After a few hours fishing, I went back to the tent, made a cup of tea and then returned to swim for the afternoon. I listened to '100 Greatest England Cricketing Moments' on my iPod. Ah the sound of leather on willow on an English summers afternoon! That evening consisted of hotdogs and wine, and a chat with a few other campers. The next morning I prepared another cooked breakfast and packed up between light showers before heading home.
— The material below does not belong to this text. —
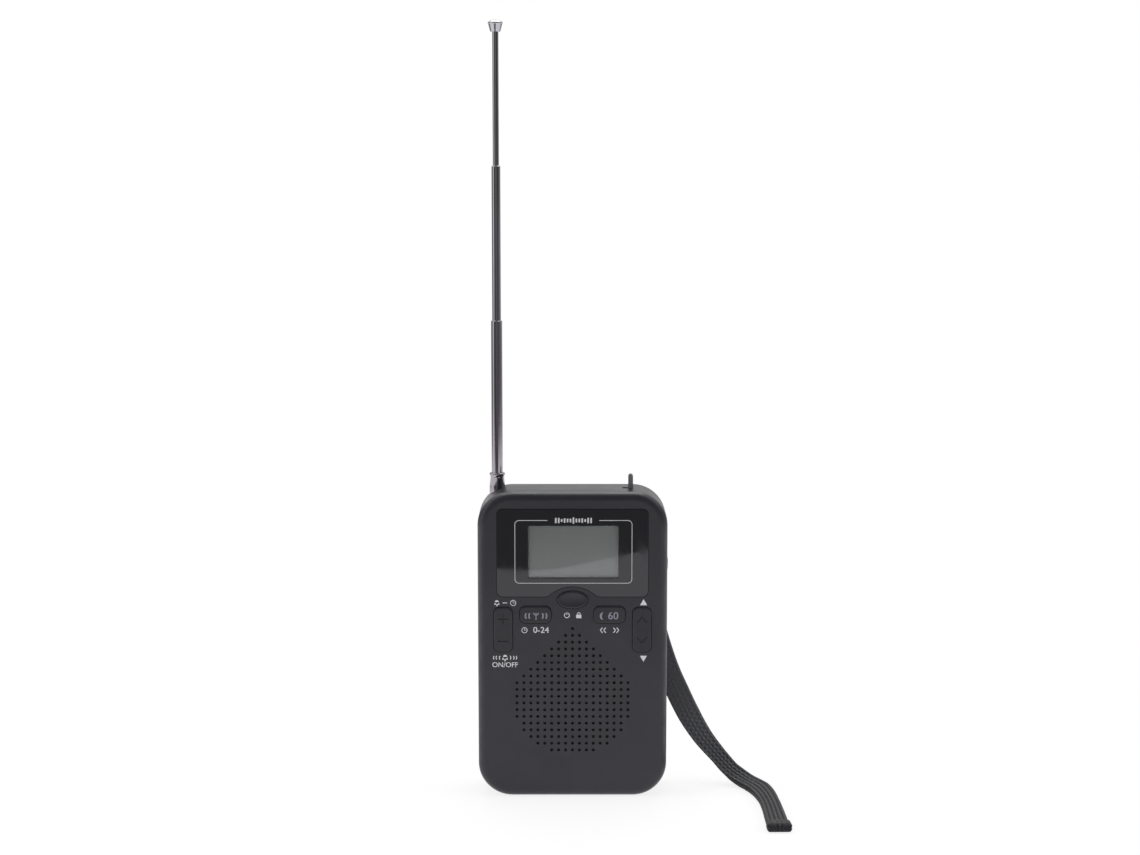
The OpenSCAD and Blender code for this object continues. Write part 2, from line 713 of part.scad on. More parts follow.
module ferrite_coil() color([0.62, 0.30, 0.12]) {
    difference() {
        translate([bar_x - coil_len / 2, bar_y + bar_t / 2, bar_z]) rotate([90, 0, 90])
            linear_extrude(coil_len)
                polygon(rounded(bar_t + 2 * coil_t, bar_h + 2 * coil_t, coil_t));
        box(bar_x - coil_len, bar_x + coil_len, bar_y, bar_y + bar_t, bar_z - bar_h / 2, bar_z + bar_h / 2);
    }
}

// Turns a profile drawn from the speaker's axis outwards and from its face back
module speaker_turn() {
    translate([0, front_in_y + cloth_t, speaker_z]) rotate([-90, 0, 0]) rotate_extrude() children();
}

module speaker_frame() color(steel) {
    difference() {
        speaker_turn() polygon([[cone_r, 0], [speaker_r, 0], [speaker_r, 0.6], [cone_r + 0.5, 0.6],
            [magnet_r + 1.6, basket + 0.5], [magnet_r - 1, basket + 0.5], [magnet_r - 1, basket],
            [magnet_r + 1.3, basket], [cone_r, 0.55]]);
        for (i = [0:5]) let (a = 60 * i, r = (cone_r + magnet_r) / 2 + 0.4)
            rod_y(r * cos(a), speaker_z + r * sin(a), window_r, front_in_y, front_in_y + speaker_depth);
    }
    box(terminal_x - 1.6, terminal_x + 1.6, front_in_y + cloth_t + 0.65, terminal_y,
        terminal_z - 0.8, terminal_z + 0.8);
}

module speaker_magnet() color([0.25, 0.25, 0.27]) {
    speaker_turn() translate([0, basket + 0.5]) square([magnet_r, speaker_depth - basket - 0.5]);
}

module speaker_cone() color([0.08, 0.08, 0.09]) {
    speaker_turn() polygon([[0, 0.5], [3.4, 1], [4.6, 1.5], [cone_r - 2.6, 0.35], [cone_r - 1.3, 0.1],
        [cone_r, 0.35], [cone_r, 0.55], [cone_r - 1.3, 0.3], [cone_r - 2.6, 0.55], [4.6, 1.75],
        [4.6, basket + 0.3], [4.3, basket + 0.3], [4.3, 1.7], [3.3, 1.25], [0, 0.75]]);
}

module grille_cloth() color([0.05, 0.05, 0.05]) {
    rod_y(0, speaker_z, speaker_r, front_in_y, front_in_y + cloth_t);
}

// A cell standing on z = 0 with its terminal up
module cell() {
    cylinder(r = cell_r, h = cell_len - nub_h);
    cylinder(r = nub_r, h = cell_len);
}

module battery_cell_left() color([0.75, 0.62, 0.30]) {
    translate([-cell_x, cell_y, bay_z + plate_t + spring_len]) cell();
}

module battery_cell_right() color([0.75, 0.62, 0.30]) {
    translate([cell_x, cell_y, bay_top - plate_t - spring_len]) mirror([0, 0, 1]) cell();
}

// Conical spring standing on z = 0, its wire touching both ends
module cell_spring() {
    wire = 0.35;
    turns = 3.5;
    steps = 12;
    sweep(wire_rings([for (i = [0:turns * steps]) let (s = i / (turns * steps), a = 360 * i / steps, r = 3.4 - 1.1 * s)
        [r * cos(a), r * sin(a), wire * cos(30) + (spring_len - 2 * wire * cos(30)) * s]], wire, 6, [0, 0, 1]));
}

module battery_springs() color(chrome) {
    translate([-cell_x, cell_y, bay_z + plate_t]) cell_spring();
    translate([cell_x, cell_y, bay_top - plate_t]) mirror([0, 0, 1]) cell_spring();
}

module stud() {
    cylinder(r = 1.6, h = stud_h);
}

module battery_plates() color(chrome) {
    y0 = cell_y - 4;
    y1 = cell_y + 4;
    box(-cell_x - 4, cell_x + 4, y0, y1, bay_z, bay_z + plate_t);
    translate([cell_x, cell_y, bay_z + plate_t]) stud();
    for (side = [-1, 1]) box(side * cell_x - 4, side * cell_x + 4, y0, y1, bay_top - plate_t, bay_top);
    translate([-cell_x, cell_y, bay_top - plate_t - stud_h]) stud();
    for (side = [-1, 1]) box(side * tail_x - 0.8, side * tail_x + 0.8, tail_y - plate_t / 2, tail_y + plate_t / 2,
        bay_top - plate_t, tail_top);
}

// Pan-head screw along Y, its head's seat at y
module pan_screw(y, r, length, head_r, head_t) {
    rod_y(0, 0, r, y - length, y);
    difference() {
        rod_y(0, 0, head_r, y, y + head_t);
        for (turn = [0, 90]) translate([0, y + head_t, 0]) rotate([0, turn, 0])
            cube([head_r * 1.3, head_t, head_r * 0.3], center = true);
    }
}

module case_screws() color(steel) {
    at_case_screws() pan_screw(seat_y, screw_r, screw_len, screw_head_r, screw_head_t);
}

module board_screws() color(steel) {
    at_board_screws() pan_screw(board_back_y, small_screw_r, small_screw_len, small_head_r, small_head_t);
}

// Tube with a rolled lip round its top, from z0 to z1
module tube(r, inner_r, lip_inner_r, z0, z1) {
    curl = min(lip_h / 2, 0.9 * (r - lip_inner_r));
    translate([0, 0, z0]) rotate_extrude() polygon(concat(
        [[inner_r, 0], [r, 0]], arc(r - curl, z1 - z0 - curl, curl, 0, 90, 6),
        [[lip_inner_r, z1 - z0], [lip_inner_r, z1 - z0 - lip_h], [inner_r, z1 - z0 - lip_h]]));
}

module at_antenna() {
    translate([-mast_x, mast_y, 0]) children();
}

// Wider foot of a sliding tube, which runs in the bore of the tube below
module foot(r, inner_r, z0) {
    translate([0, 0, z0]) difference() {
        cylinder(r = r, h = foot_len);
        translate([0, 0, -over]) cylinder(r = inner_r, h = foot_len + 2 * over);
    }
}

module antenna_mast() color(chrome) at_antenna() {
    tube(mast_d / 2, mast_inner_r, lower_d / 2 + running, mast_bottom, mast_top);
    translate([0, 0, mast_bottom]) cylinder(r = mast_inner_r, h = mast_plug);
    difference() {                              // lug that the screw holds
        box(-mast_d / 2, mast_d / 2, -lug_t / 2, lug_t / 2, mast_bottom - lug_len, mast_bottom);
        rod_y(0, lug_hole_z, small_screw_r + 0.1, -over, over);
    }
}

module antenna_screw() color(steel) {
    translate([-mast_x, 0, lug_hole_z]) mirror([0, 1, 0])
        pan_screw(-mast_y + lug_t / 2, small_screw_r, 3.2, small_head_r, small_head_t);
}

module antenna_lower_tube() color(chrome) at_antenna() {
    tube(lower_d / 2, lower_inner_r, middle_d / 2 + running, lower_z, lower_top);
    foot(mast_inner_r - running, lower_inner_r, lower_z);
}

module antenna_middle_tube() color(chrome) at_antenna() {
    tube(middle_d / 2, middle_inner_r, tip_d / 2 + running, middle_z, middle_top);
    foot(lower_inner_r - running, middle_inner_r, middle_z);
}

module antenna_tip_rod() color(chrome) at_antenna() {
    translate([0, 0, tip_z]) cylinder(r = tip_d / 2, h = knob_z + knob_hole - tip_z);
    translate([0, 0, tip_z]) cylinder(r = middle_inner_r - running, h = foot_len);
}

module antenna_knob() color(chrome) at_antenna() translate([0, 0, knob_z]) difference() {
    rotate_extrude() polygon(concat([[0, 0], [1.7, 0], [knob_d / 2 - 0.15, knob_h - 1.3]],
        [for (i = [0:8]) let (a = 90 * i / 8) [knob_d / 2 * cos(a), knob_h - 1.1 + 1.1 * sin(a)]]));
    translate([0, 0, -over]) cylinder(r = tip_d / 2, h = knob_hole + over);
}

module key_outline(shape, grow) {
    if (shape == "oval") power_outline(grow);
    if (shape == "mode") mode_key_outline(grow);
    if (shape == "rocker") rocker_outline(grow);
}

// Key cap with rounded front edges, reaching back to a depth
module key_cap(shape, back) {
    hull() for (turn = [0, 30, 60, 90])
        upright(front_y - key_proud + key_edge * (1 - sin(turn)), back)
            key_outline(shape, key_edge * (cos(turn) - 1));
}

module push_key(shape, x, z) {
    translate([x, 0, z]) {
        key_cap(shape, front_in_y + 0.3);
        upright(front_in_y + 0.05, front_in_y + 0.05 + flange_t) key_outline(shape, flange);
        rod_y(0, 0, pusher_r, front_in_y + 0.3, key_tip_y);
    }
}

module rocker(side) {
    translate([side * rocker_x, 0, rocker_z]) {
        key_cap("rocker", rocker_axis_y);
        box(-rocker_w / 2, rocker_w / 2, front_in_y, rocker_axis_y + 0.2, -rocker_pad - 1.2, rocker_pad + 1.2);
        rod_x(-rocker_w / 2 - flange - 1, rocker_w / 2 + flange + 1, rocker_axis_y, 0, rocker_pin_r);
        for (end = [-1, 1]) rod_y(0, end * rocker_pad, pusher_r, rocker_axis_y, rocker_tip_y);
    }
}

// Grooves in the face of a rocker, at a distance from its middle
module mark(side, up) {
    upright(front_y - over, front_y - key_proud + mark_depth)
        translate([side * rocker_x, rocker_z + up]) children();
}

module volume_rocker() color(key_colour) {
    difference() {
        rocker(-1);
        for (up = [-3.9, 3.7]) mark(-1, up) square([3.5, mark_line], center = true);
        mark(-1, 3.7) square([mark_line, 3.5], center = true);
    }
}

module chevron() {
    for (side = [0, 1]) mirror([side, 0])
        polygon([[0, 1.2], [0, 0.75], [1.55, -1.15], [1.82, -0.92]]);
}

module tuning_rocker() color(key_colour) {
    difference() {
        rocker(1);
        for (flip = [0, 1]) mark(1, 0) mirror([0, flip]) translate([0, 3.5]) chevron();
    }
}

module band_key() color(key_colour) push_key("mode", -key_x, mode_key_z);
module sleep_key() color(key_colour) push_key("mode", key_x, mode_key_z);

// The power key has a finger dish with a pip that the finger feels
module power_key() color(key_colour) {
    half = power_h / 2 - dish_rim;
    dish_r = (half * half + dish_depth * dish_depth) / 2 / dish_depth;
    floor_y = front_y - key_proud + dish_depth;
    difference() {
        push_key("oval", 0, power_z);
        intersection() {
            upright(front_y - 2 * over, front_y) translate([0, power_z]) power_outline(-dish_rim);
            rod_x(-power_w / 2, power_w / 2, floor_y - dish_r, power_z, dish_r);
        }
    }
    translate([0, floor_y + pip_r / 3, power_z - half / 2]) sphere(r = pip_r);
}

module wire(route, r) {
    sweep(wire_rings(route, r));
}

module speaker_wires() color([0.75, 0.10, 0.08]) {
    z = board_z + 12;
    y = board_back_y;
    for (x = [terminal_x - 0.8, terminal_x + 0.8])
        wire([[x, terminal_y, terminal_z], [x, terminal_y + 1, terminal_z], [x, y + 0.6, terminal_z + 1.6],
            [x, y + 1.2, board_z - 1.5], [x, y + 1.3, board_z + 3], [x, y + 1.3, z - 3],
            [x, y + 1.2, z - 1.2], [x, y + 0.9, z], [x, y, z]], wire_r);
}

module battery_wires() color([0.10, 0.10, 0.10]) {
    end = max(tail_top + 3, board_z + 2);
    for (side = [-1, 1]) let (x = side * tail_x)
        wire([[x, tail_y, tail_top], [x, tail_y, tail_top + 0.8], [x, tail_y - 0.9, tail_top + 2],
            [x, board_back_y + 2.6, end - 0.2], [x, board_back_y + 1, end], [x, board_back_y, end]], wire_r);
}

module antenna_wire() color([0.85, 0.80, 0.20]) {
    x = -mast_x;
    z = mast_bottom - 1.3;
    end = max(z + 8, board_z + 2);
    wire([[x, mast_y - lug_t / 2, z], [x, mast_y - 1.6, z], [x, mast_y - 3.3, z + 1.2],
        [x, mast_y - 4.9, z + 3.6], [x, board_back_y + 2.8, end - 1.6], [x, board_back_y + 1.2, end],
        [x, board_back_y, end]], wire_r);
}

module strap_pin() color(steel) {
    rod_x(pocket_x - pocket_w / 2 - pocket_wall, pocket_x + pocket_w / 2 + pocket_wall, pin_y, pin_z, pin_r);
}

module wrist_strap() color([0.16, 0.16, 0.17]) {
    facing = [for (s = strap_turn) unit([0, -(1 - s), s])];
    sweep(band_rings(strap_route, strap_w, strap_t, facing, strap_gather, strap_fold));
}

front_shell();
rear_shell();
battery_door();
display_lens();
lcd_panel();
lcd_holder();
zebra_strip();
main_board();
board_components();
tact_switches();
slide_switch();
switch_lever();
earphone_jack();
ferrite_bar();
ferrite_coil();
speaker_frame();
speaker_magnet();
speaker_cone();
grille_cloth();
battery_cell_left();
battery_cell_right();
battery_springs();
battery_plates();
case_screws();
board_screws();
antenna_mast();
antenna_screw();
antenna_lower_tube();
antenna_middle_tube();
antenna_tip_rod();
antenna_knob();
volume_rocker();
tuning_rocker();
band_key();
power_key();
sleep_key();
speaker_wires();
battery_wires();
antenna_wire();
strap_pin();
wrist_strap();
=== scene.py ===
"""Dresses a pocket radio: case, display, printed marks, antenna, strap and studio."""

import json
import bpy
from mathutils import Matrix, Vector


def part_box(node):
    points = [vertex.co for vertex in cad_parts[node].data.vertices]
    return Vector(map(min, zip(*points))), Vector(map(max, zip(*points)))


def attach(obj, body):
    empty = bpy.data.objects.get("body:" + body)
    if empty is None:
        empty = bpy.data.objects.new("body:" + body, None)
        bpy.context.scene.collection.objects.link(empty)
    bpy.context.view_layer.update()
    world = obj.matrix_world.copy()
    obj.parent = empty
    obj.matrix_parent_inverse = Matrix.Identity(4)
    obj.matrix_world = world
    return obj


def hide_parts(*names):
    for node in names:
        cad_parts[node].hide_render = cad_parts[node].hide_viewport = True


bl_info = {
    "name": "Pocket Radio Finish",
    "version": (1, 0, 0),
    "blender": (4, 5, 0),
    "location": "3D View > Sidebar > Radio",
    "description": "Models a pocket radio's trim round its CAD parts, and finishes every part",
    "category": "Object",
}

from math import atan2, cos, degrees, hypot, pi, radians, sin, sqrt

import bmesh
import bpy
from mathutils import Vector

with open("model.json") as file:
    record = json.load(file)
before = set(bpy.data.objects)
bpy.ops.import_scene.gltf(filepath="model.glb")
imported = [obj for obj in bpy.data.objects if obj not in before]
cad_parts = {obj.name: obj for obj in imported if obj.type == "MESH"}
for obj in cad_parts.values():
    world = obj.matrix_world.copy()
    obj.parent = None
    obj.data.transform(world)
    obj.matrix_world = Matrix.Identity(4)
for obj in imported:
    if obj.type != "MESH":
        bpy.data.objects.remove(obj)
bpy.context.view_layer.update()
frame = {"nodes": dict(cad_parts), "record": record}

MM = 0.001
CASE = "case"

# Centre line of the strap, from its pin over the back and down to the table, in metres
STRAP_ROUTE = [
    (0.024, 0.0094, 0.0698), (0.0243, 0.0115, 0.0674), (0.0256, 0.0122, 0.0634),
    (0.0273, 0.0124, 0.058), (0.0291, 0.0124, 0.052), (0.0309, 0.0123, 0.046),
    (0.0335, 0.012, 0.0385), (0.0368, 0.0114, 0.031), (0.0408, 0.0105, 0.023),
    (0.0454, 0.0088, 0.0158), (0.0509, 0.0072, 0.0093), (0.0554, 0.0052, 0.0046),
    (0.0598, 0.0023, 0.0019), (0.0633, -0.0026, 0.0012), (0.0652, -0.0095, 0.00105),
    (0.0662, -0.018, 0.00105), (0.0666, -0.027, 0.00105), (0.0667, -0.036, 0.00105),
    (0.0668, -0.0436, 0.00105), (0.06685, -0.0452, 0.00155), (0.0669, -0.0484, 0.00155),
]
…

On August Bank Holiday Monday Harrison joined me again at Birch House Lakes. This time we fished the big lake in the hope for a big Carp. We both fished on the bottom with a lead with SPAM on a hair-rig, just a few rod lengths out. I fished a Mitchell 300 reel I'd reconditioned a few years ago on a Golden Green 10' fiberglass Carp rod. Harrison fished his carbon fiber, 10', telescopic rod and modern reel. After a slow start watching other people catching, and a few hook-pulls from Bream and a nice Carp, we both landed some nice Bream, then I landed a Common Carp about 5lbs. Spirits raised and another Bream or two later, Harrison hooked a fish that we both thought was a Bream due to the slow take. Suddenly the fish went out towards the middle of the lake and turned and headed for the reeds. He managed to put enough pressure on to bring the fish back towards us, along with me saying "Keep your rod tip up". He said it felt like the biggest fish he'd ever hooked. After a few more tense minutes, he slid a lovely Common Carp over the edge of the net, weighing in at 4½lbs, his new PB!
A respectable size Bream and a good month's fishing.